In order for program to use puzzle must be defined in specific format. Folder contains puzzle examples. The format is specified as:
"Creek (height dimension, wide dimension) [(( record, column), number on the line-crossing), ...] "
Program has only minor input data control so it's up to the user to provide proper data. Numbering of records and columns start from 0.
How-to-use as seen in the command line
Solution displayed in console
The task in a Creek puzzle is to fill boxes. In order for solution to be legal following criteria must be met:
- Number in the crossing determines how many filled boxes must be in the neighbourhood of the number
- Unfilled boxes must create one area
- Filled boxes don't need to be forced to be filled by numbers in the crossing
Example of solved creek puzzle
Example of solved creek puzzle with box being filled without being forced by number in the crossing (the upper left corner)
Algorithm - data structure
Warning: while the algorithm itself is easy to understand it's difficult to explain. I hope given examples makes things easier to understand. If you feel any part needs more explaining be sure to ask.
In order to solve Creek puzzle backtracking algorithm was used. It's a little smarter version of brute-force. Firstly program seeks to set filled boxes in such way that numbers in the line crossings are satisfied. Once this is achieved program checks if 0s make one area. If yes then solution has been found otherwise the new field with properly field boxes is being searched.

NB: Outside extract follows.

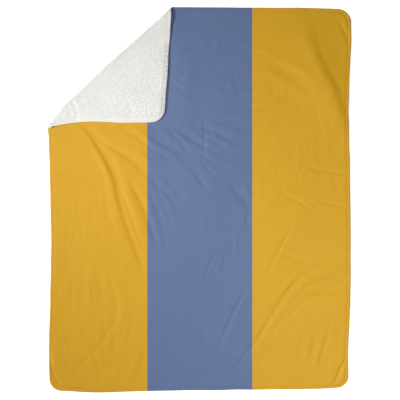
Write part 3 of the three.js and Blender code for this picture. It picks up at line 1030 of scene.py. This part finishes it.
class MeshMaker:
    """Puts arrays of vertices and triangles into pieces of the throw."""

    @staticmethod
    def piece(
        name: str, vertices: Array, triangles: Array, flat: Array | None = None, roll_shade_and_patches: Array | None = None
    ) -> Piece:
        """Make a mesh object at the origin, with smooth faces.

        Args:
            name: Name of the piece.
            vertices: Points, one row each.
            triangles: Vertex numbers, three in a row.
            flat: Places on the cut, one for each vertex, kept as the UV map.
            roll_shade_and_patches: Share of the pile's darker ground colour at each vertex, painted shade
                over the roll and patches at the rim.

        Returns:
            The object, linked to the scene.
        """
        mesh = bpy.data.meshes.new(name)
        mesh.vertices.add(len(vertices))
        mesh.vertices.foreach_set("co", np.ascontiguousarray(vertices, np.float32).ravel())
        mesh.loops.add(triangles.size)
        mesh.loops.foreach_set("vertex_index", triangles.ravel().astype(np.int32))
        mesh.polygons.add(len(triangles))
        mesh.polygons.foreach_set("loop_start", np.arange(0, triangles.size, 3, dtype=np.int32))
        mesh.polygons.foreach_set("use_smooth", np.ones(len(triangles), bool))
        if flat is not None:
            layer = mesh.uv_layers.new(name="cut")
            layer.data.foreach_set("uv", flat[triangles.ravel()].astype(np.float32).ravel())
        if roll_shade_and_patches is not None:
            values = mesh.attributes.new("open", "FLOAT", "POINT")
            values.data.foreach_set("value", np.ascontiguousarray(roll_shade_and_patches, np.float32))
        mesh.update(calc_edges=True)
        mesh.validate()
        return stand(name, mesh)

    @staticmethod
    def scatter(
        shape: Array, faces: Array, at: Array, axes: tuple[Array, Array, Array], size: Array
    ) -> tuple[Array, Array]:
        """Repeat a small shape at many places.

        Each vertex is place + x · first axis + y · second axis + z · normal, with the shape's own
        x, y, z times the size of that copy.

        Args:
            shape: Vertices of each copy, copies by vertices by three.
            faces: Triangles of one copy.
            at, axes, size: Places, unit vectors and three sizes of the copies.

        Returns:
            All vertices and all triangles.
        """
        scaled = shape * size[:, None, :]
        points = at[:, None, :] + sum(scaled[:, :, k : k + 1] * axes[k][:, None, :] for k in range(3))
        first = np.arange(len(at))[:, None, None] * shape.shape[1]
        return points.reshape(-1, 3), (faces[None] + first).reshape(-1, 3)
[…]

The field is represented by list of lists. The field contains 3 values:
- 5 - box is neither filled nor empty
- 0 - box is empty as forced by number in the crossing
- 1 - box is filled as forced by number in the crossing
At first field is filled with 5s.
What the program is trying to do is to put the neighbourhood of the number in the crossing (called archetype in the program) into the field when it's legal.
Archetypes for different numbers in the line crossing (bold) - 1s mark filled box, 0 mark empty box
It's ok to insert archetype into the field when numbers in the archetype match numbers on the field or the number on the field is 5 (box can be both empty and filled). If number in the box is 5 after putting archetype on board the value must be changed to the numbers forced by archetype. This is because the number on the crossing forces the boxes in its neighbourhood to be either filled or empty.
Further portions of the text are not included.